## Stated exercise
Write out the whole listing, matching it exactly.

## Material provided
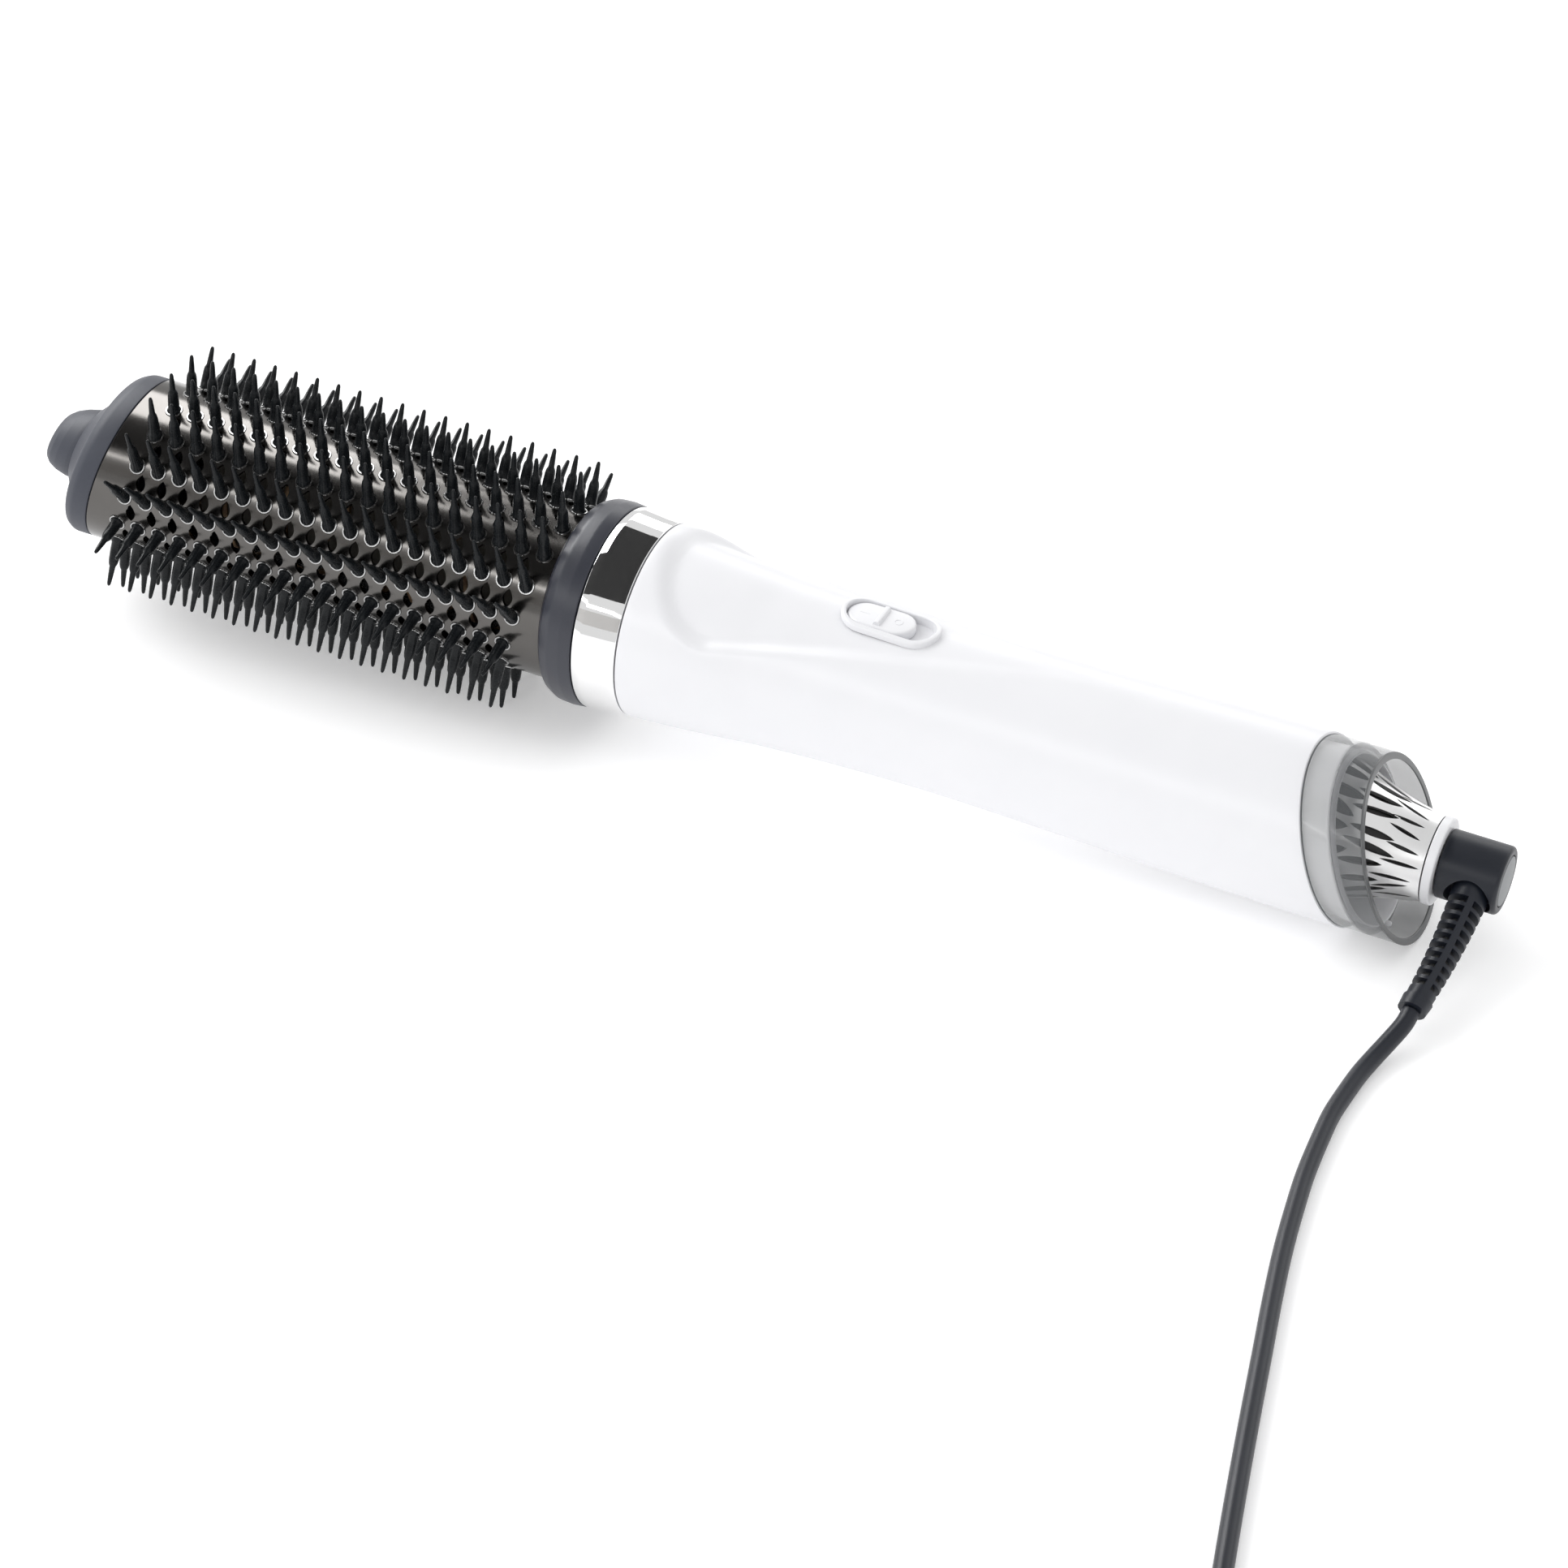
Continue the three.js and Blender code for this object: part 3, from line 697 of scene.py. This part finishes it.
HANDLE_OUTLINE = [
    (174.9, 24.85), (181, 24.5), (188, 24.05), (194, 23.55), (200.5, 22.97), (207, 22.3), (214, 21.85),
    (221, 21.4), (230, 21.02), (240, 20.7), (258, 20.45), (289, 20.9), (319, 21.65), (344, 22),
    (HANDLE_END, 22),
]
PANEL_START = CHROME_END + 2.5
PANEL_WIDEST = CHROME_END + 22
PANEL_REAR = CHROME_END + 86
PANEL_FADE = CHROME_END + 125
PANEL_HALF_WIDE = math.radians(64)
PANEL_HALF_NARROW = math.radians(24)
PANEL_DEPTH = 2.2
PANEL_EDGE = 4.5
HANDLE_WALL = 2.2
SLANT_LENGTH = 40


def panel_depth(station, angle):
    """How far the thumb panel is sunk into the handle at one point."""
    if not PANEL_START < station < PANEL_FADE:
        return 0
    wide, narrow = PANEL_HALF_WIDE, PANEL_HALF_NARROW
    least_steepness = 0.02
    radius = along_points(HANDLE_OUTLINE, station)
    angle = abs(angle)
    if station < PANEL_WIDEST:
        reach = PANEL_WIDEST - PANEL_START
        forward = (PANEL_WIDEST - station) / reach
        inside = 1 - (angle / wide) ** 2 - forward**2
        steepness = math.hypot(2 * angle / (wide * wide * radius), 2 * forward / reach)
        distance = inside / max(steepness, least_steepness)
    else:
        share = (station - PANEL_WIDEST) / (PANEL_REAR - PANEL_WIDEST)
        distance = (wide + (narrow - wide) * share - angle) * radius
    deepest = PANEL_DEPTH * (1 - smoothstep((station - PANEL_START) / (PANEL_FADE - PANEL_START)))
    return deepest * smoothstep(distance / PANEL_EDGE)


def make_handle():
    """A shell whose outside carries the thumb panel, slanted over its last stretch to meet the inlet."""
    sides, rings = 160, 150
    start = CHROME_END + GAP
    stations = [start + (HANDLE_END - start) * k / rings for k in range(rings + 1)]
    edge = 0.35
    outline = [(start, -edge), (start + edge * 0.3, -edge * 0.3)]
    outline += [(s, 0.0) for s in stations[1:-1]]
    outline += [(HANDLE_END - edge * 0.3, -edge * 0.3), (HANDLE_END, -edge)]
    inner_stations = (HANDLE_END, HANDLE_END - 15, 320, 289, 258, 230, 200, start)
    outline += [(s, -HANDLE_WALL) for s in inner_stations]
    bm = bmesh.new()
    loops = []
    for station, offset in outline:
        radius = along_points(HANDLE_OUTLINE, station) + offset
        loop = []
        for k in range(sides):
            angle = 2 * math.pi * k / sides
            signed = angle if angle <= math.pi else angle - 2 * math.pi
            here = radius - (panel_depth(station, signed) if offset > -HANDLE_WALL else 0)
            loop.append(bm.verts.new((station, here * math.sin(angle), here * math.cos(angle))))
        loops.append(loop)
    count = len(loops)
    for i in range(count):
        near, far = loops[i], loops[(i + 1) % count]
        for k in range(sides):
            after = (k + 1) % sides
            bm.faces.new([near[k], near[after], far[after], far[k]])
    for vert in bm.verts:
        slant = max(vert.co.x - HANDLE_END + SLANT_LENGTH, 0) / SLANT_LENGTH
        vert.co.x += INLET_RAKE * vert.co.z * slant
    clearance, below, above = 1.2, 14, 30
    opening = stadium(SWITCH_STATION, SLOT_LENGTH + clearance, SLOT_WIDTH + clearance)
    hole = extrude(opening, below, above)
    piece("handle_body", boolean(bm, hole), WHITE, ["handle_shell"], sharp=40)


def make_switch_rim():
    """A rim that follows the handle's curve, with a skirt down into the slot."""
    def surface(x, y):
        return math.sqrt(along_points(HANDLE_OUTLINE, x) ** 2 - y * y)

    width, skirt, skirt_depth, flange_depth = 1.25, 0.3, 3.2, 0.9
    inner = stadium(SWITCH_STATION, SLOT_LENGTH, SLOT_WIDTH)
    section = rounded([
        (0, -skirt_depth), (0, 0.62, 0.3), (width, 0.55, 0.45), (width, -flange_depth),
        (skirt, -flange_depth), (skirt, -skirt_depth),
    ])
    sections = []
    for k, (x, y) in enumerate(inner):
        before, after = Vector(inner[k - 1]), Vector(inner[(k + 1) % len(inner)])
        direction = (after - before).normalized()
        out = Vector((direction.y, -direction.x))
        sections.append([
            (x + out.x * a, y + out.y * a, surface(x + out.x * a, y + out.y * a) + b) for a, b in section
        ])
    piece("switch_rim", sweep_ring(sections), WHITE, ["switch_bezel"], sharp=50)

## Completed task
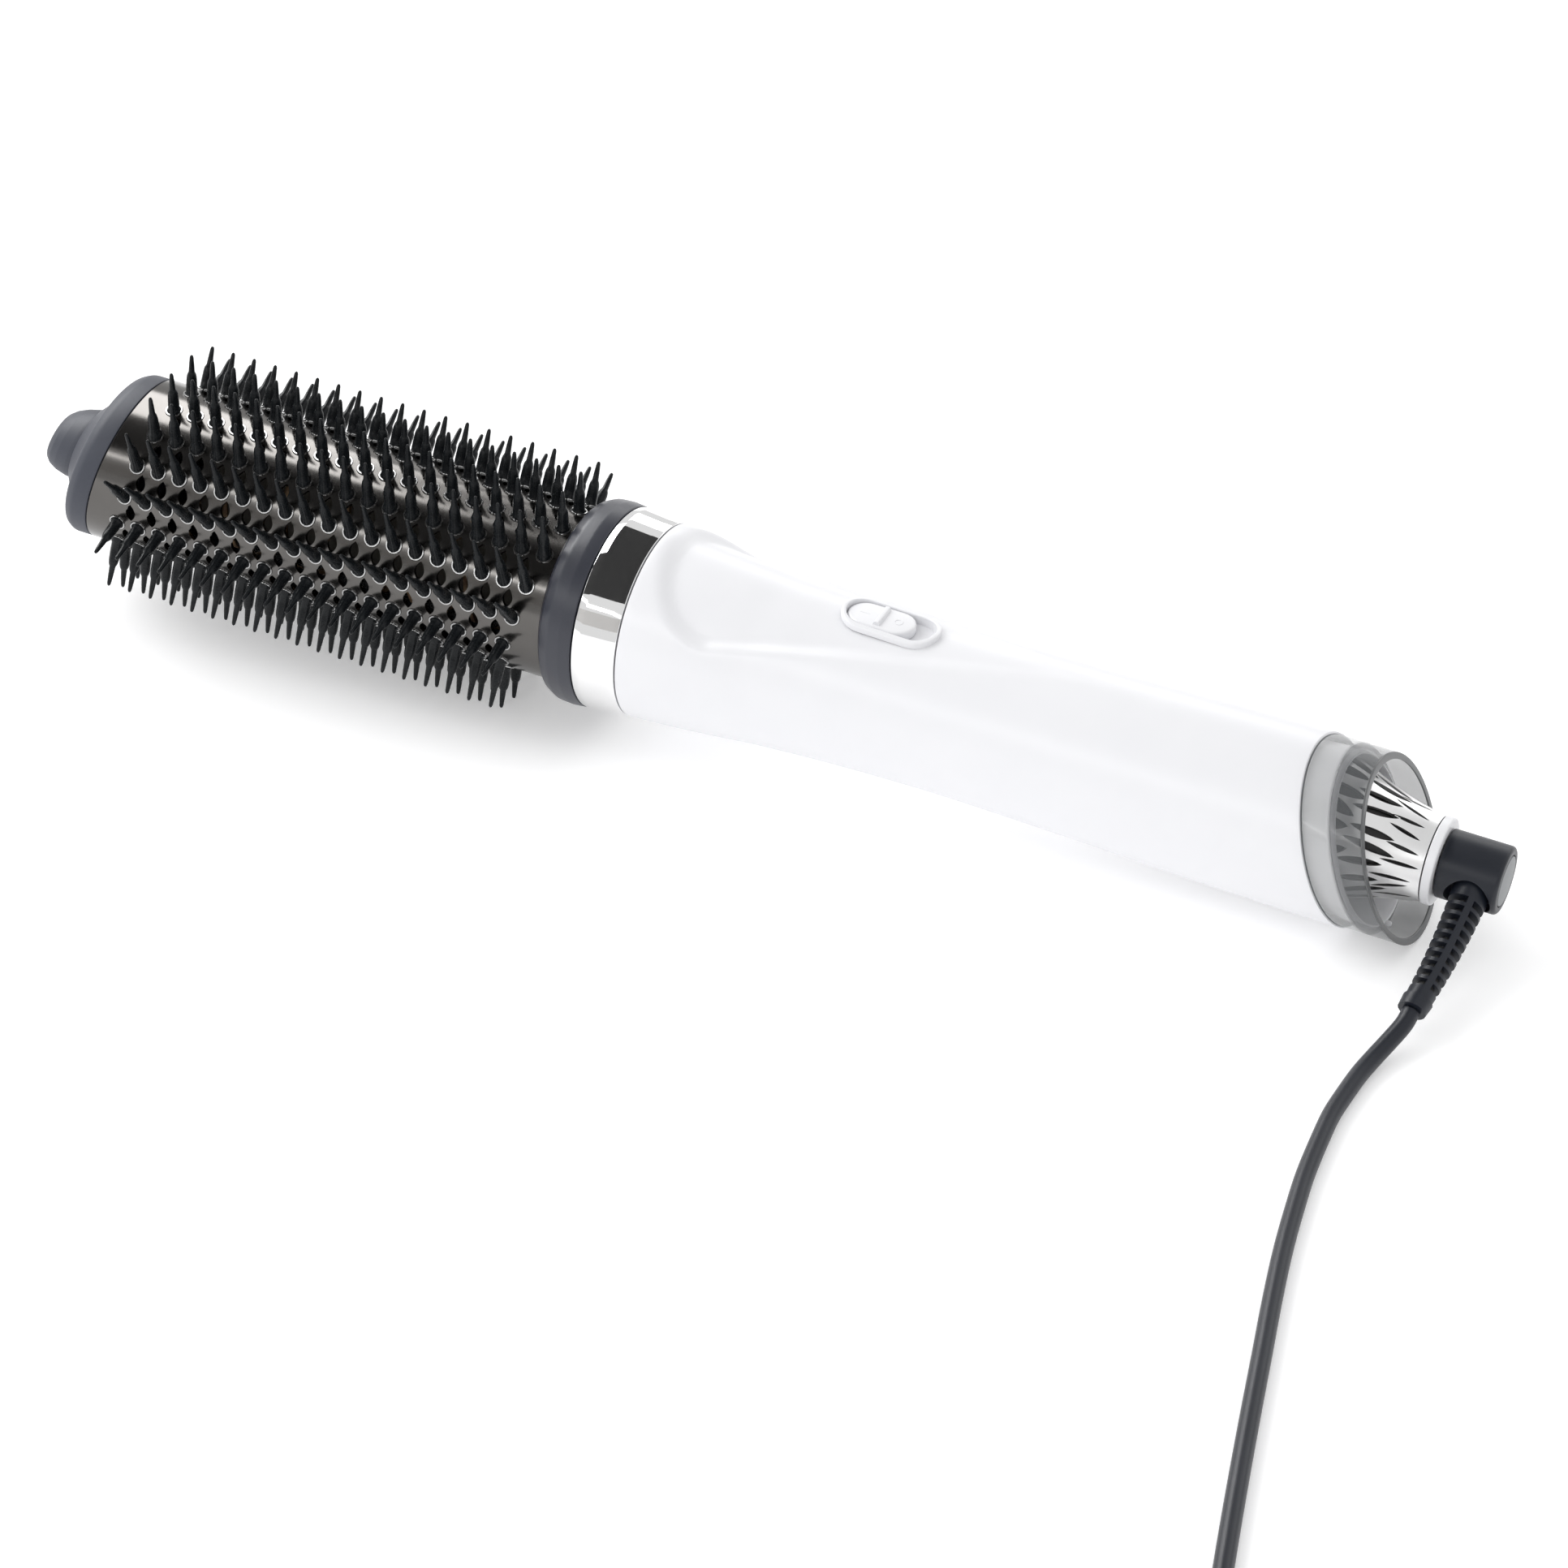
Continue the three.js and Blender code for this object: part 3, from line 697 of scene.py. This part finishes it.
HANDLE_OUTLINE = [
    (174.9, 24.85), (181, 24.5), (188, 24.05), (194, 23.55), (200.5, 22.97), (207, 22.3), (214, 21.85),
    (221, 21.4), (230, 21.02), (240, 20.7), (258, 20.45), (289, 20.9), (319, 21.65), (344, 22),
    (HANDLE_END, 22),
]
PANEL_START = CHROME_END + 2.5
PANEL_WIDEST = CHROME_END + 22
PANEL_REAR = CHROME_END + 86
PANEL_FADE = CHROME_END + 125
PANEL_HALF_WIDE = math.radians(64)
PANEL_HALF_NARROW = math.radians(24)
PANEL_DEPTH = 2.2
PANEL_EDGE = 4.5
HANDLE_WALL = 2.2
SLANT_LENGTH = 40


def panel_depth(station, angle):
    """How far the thumb panel is sunk into the handle at one point."""
    if not PANEL_START < station < PANEL_FADE:
        return 0
    wide, narrow = PANEL_HALF_WIDE, PANEL_HALF_NARROW
    least_steepness = 0.02
    radius = along_points(HANDLE_OUTLINE, station)
    angle = abs(angle)
    if station < PANEL_WIDEST:
        reach = PANEL_WIDEST - PANEL_START
        forward = (PANEL_WIDEST - station) / reach
        inside = 1 - (angle / wide) ** 2 - forward**2
        steepness = math.hypot(2 * angle / (wide * wide * radius), 2 * forward / reach)
        distance = inside / max(steepness, least_steepness)
    else:
        share = (station - PANEL_WIDEST) / (PANEL_REAR - PANEL_WIDEST)
        distance = (wide + (narrow - wide) * share - angle) * radius
    deepest = PANEL_DEPTH * (1 - smoothstep((station - PANEL_START) / (PANEL_FADE - PANEL_START)))
    return deepest * smoothstep(distance / PANEL_EDGE)


def make_handle():
    """A shell whose outside carries the thumb panel, slanted over its last stretch to meet the inlet."""
    sides, rings = 160, 150
    start = CHROME_END + GAP
    stations = [start + (HANDLE_END - start) * k / rings for k in range(rings + 1)]
    edge = 0.35
    outline = [(start, -edge), (start + edge * 0.3, -edge * 0.3)]
    outline += [(s, 0.0) for s in stations[1:-1]]
    outline += [(HANDLE_END - edge * 0.3, -edge * 0.3), (HANDLE_END, -edge)]
    inner_stations = (HANDLE_END, HANDLE_END - 15, 320, 289, 258, 230, 200, start)
    outline += [(s, -HANDLE_WALL) for s in inner_stations]
    bm = bmesh.new()
    loops = []
    for station, offset in outline:
        radius = along_points(HANDLE_OUTLINE, station) + offset
        loop = []
        for k in range(sides):
            angle = 2 * math.pi * k / sides
            signed = angle if angle <= math.pi else angle - 2 * math.pi
            here = radius - (panel_depth(station, signed) if offset > -HANDLE_WALL else 0)
            loop.append(bm.verts.new((station, here * math.sin(angle), here * math.cos(angle))))
        loops.append(loop)
    count = len(loops)
    for i in range(count):
        near, far = loops[i], loops[(i + 1) % count]
        for k in range(sides):
            after = (k + 1) % sides
            bm.faces.new([near[k], near[after], far[after], far[k]])
    for vert in bm.verts:
        slant = max(vert.co.x - HANDLE_END + SLANT_LENGTH, 0) / SLANT_LENGTH
        vert.co.x += INLET_RAKE * vert.co.z * slant
    clearance, below, above = 1.2, 14, 30
    opening = stadium(SWITCH_STATION, SLOT_LENGTH + clearance, SLOT_WIDTH + clearance)
    hole = extrude(opening, below, above)
    piece("handle_body", boolean(bm, hole), WHITE, ["handle_shell"], sharp=40)


def make_switch_rim():
    """A rim that follows the handle's curve, with a skirt down into the slot."""
    def surface(x, y):
        return math.sqrt(along_points(HANDLE_OUTLINE, x) ** 2 - y * y)

    width, skirt, skirt_depth, flange_depth = 1.25, 0.3, 3.2, 0.9
    inner = stadium(SWITCH_STATION, SLOT_LENGTH, SLOT_WIDTH)
    section = rounded([
        (0, -skirt_depth), (0, 0.62, 0.3), (width, 0.55, 0.45), (width, -flange_depth),
        (skirt, -flange_depth), (skirt, -skirt_depth),
    ])
    sections = []
    for k, (x, y) in enumerate(inner):
        before, after = Vector(inner[k - 1]), Vector(inner[(k + 1) % len(inner)])
        direction = (after - before).normalized()
        out = Vector((direction.y, -direction.x))
        sections.append([
            (x + out.x * a, y + out.y * a, surface(x + out.x * a, y + out.y * a) + b) for a, b in section
        ])
    piece("switch_rim", sweep_ring(sections), WHITE, ["switch_bezel"], sharp=50)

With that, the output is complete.